Friends of The Joiners Arms
“We’re a loose grouping of ex-punters who frequented the legendarily messy late-night queer pub on Hackney Road. Landlord David Pollard took over the lease in 1997, at a time when the East End was still cheap, run-down and dangerous. The thriving pub was closed by property developers in 2015, by which time gentrification had wrought huge changes on the social make-up, cost of living and appearance of the area. Over the last three years, powered mostly by humus, booze and a refusal to back down,
FOTJA
has kept the issue of vanishing queer venues in the public eye, and finally managed to win a historic guarantee from Tower Hamlets council. While the original pub will be demolished, the new development will contain a bigger space that must be operated as an LGBTQI pub, with no curtailing of opening hours, for at least 25 years.
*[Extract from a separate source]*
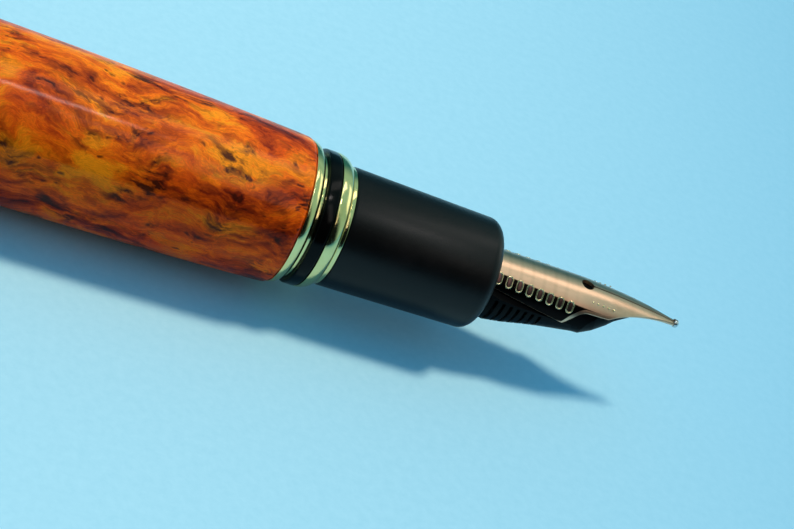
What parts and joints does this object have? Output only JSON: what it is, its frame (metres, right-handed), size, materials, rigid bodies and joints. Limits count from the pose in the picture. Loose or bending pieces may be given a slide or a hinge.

The next challenge is to
build the organisation
to create a radical structure which can win the lease and open London’s first community-run LGBTQI pub.
ABSOLUTE
“WUT?CLUB has always been a safe inclusive space where creativity and nonconformity are not only embraced but celebrated, where everyone is free to express themselves without prejudice: whether that’s coming as your tattooed lady drag fantasy, east London club kid, or in your favourite Y-shirt ready to get sweaty to the one of the most forward leaning soundtracks in London. WUT?CLUB has a freedom that we’re so fortunate to have here in London, and I’m so proud of the community it has brought together. Even if we never did another party, I’m genuinely so happy that I’ve been able to bring that together and give a platform and a launchpad to so many queens. When you couple that with passionate DJs playing exciting music that unites people, it’s a really empowering formula and one of the reasons I think WUT?CLUB is so popular and powerful.”